What to do →
Go through the entries below and copy each line containing the word "scene".

Data to use →
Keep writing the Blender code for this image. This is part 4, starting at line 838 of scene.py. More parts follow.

...

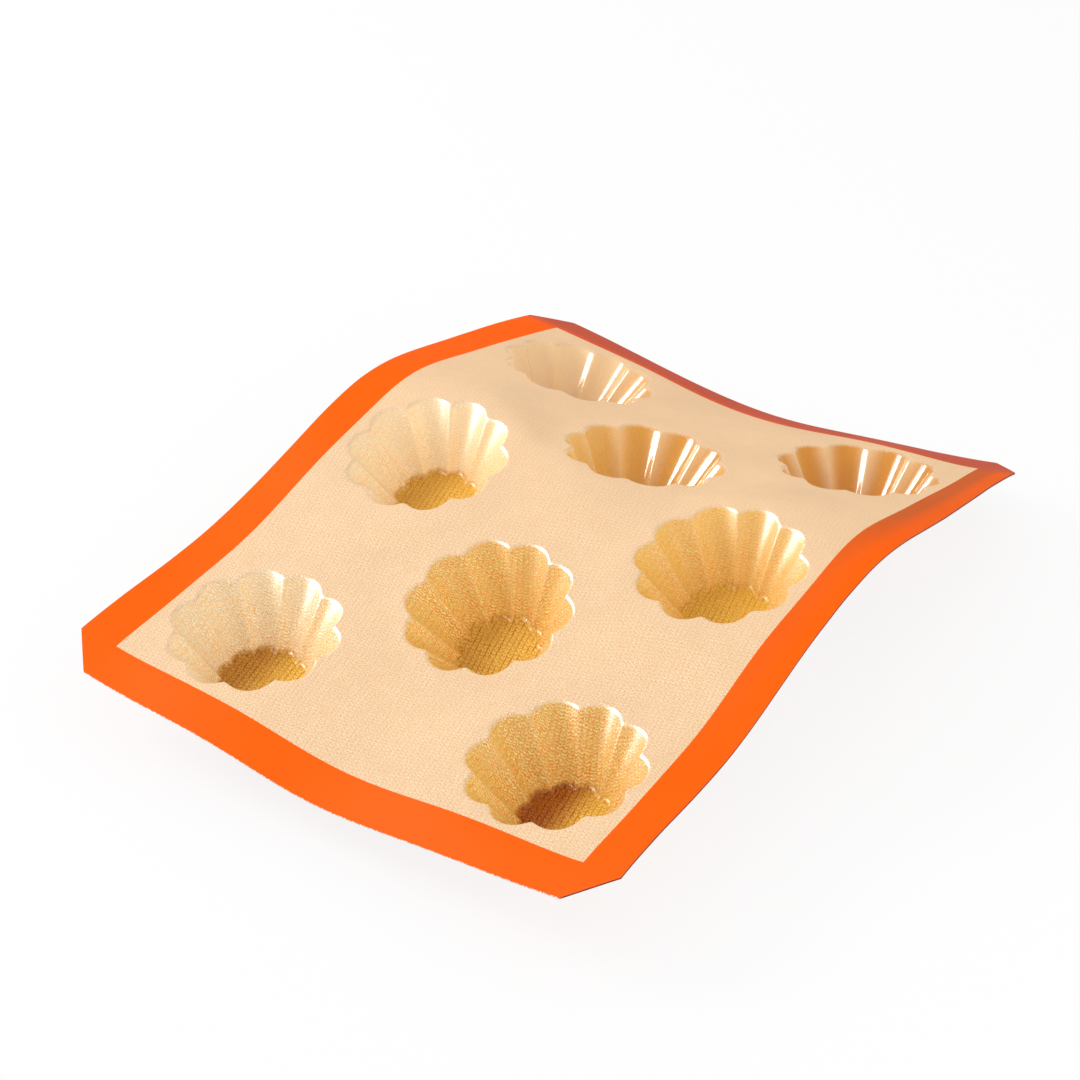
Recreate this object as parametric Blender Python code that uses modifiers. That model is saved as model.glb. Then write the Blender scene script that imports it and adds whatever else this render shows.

==

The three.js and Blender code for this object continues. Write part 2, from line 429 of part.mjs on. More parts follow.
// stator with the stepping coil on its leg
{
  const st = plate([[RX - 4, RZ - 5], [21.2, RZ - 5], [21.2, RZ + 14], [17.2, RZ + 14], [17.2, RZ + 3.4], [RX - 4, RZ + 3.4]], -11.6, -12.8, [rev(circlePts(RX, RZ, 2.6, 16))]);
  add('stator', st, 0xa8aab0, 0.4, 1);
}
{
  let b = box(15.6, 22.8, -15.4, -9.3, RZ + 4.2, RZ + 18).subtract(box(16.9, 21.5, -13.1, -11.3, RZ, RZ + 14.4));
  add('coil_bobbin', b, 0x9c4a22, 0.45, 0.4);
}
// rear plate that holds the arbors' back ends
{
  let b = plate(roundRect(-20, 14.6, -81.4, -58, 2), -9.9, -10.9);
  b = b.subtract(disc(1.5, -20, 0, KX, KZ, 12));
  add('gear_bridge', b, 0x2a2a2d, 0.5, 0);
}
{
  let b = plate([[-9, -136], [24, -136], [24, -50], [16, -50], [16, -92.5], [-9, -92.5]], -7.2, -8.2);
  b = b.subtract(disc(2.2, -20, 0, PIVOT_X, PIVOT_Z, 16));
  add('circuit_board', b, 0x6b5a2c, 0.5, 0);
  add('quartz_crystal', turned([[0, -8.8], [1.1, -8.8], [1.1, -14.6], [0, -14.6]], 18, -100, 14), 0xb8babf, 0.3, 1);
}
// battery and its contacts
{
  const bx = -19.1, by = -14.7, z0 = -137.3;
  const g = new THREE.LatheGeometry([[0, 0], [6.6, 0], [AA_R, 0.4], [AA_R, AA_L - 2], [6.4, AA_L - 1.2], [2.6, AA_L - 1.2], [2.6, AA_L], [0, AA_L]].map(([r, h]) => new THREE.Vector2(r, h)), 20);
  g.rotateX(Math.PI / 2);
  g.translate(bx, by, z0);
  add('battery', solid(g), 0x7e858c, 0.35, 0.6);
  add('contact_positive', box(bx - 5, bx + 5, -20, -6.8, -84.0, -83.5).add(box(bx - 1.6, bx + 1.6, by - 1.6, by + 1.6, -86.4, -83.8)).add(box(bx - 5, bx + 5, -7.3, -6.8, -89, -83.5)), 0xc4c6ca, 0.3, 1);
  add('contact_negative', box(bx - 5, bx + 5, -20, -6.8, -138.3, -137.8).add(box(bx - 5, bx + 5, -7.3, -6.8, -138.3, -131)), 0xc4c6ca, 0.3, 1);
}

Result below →
Keep writing the Blender code for this image. This is part 4, starting at line 838 of scene.py. More parts follow.
Recreate this object as parametric Blender Python code that uses modifiers. That model is saved as model.glb. Then write the Blender scene script that imports it and adds whatever else this render shows.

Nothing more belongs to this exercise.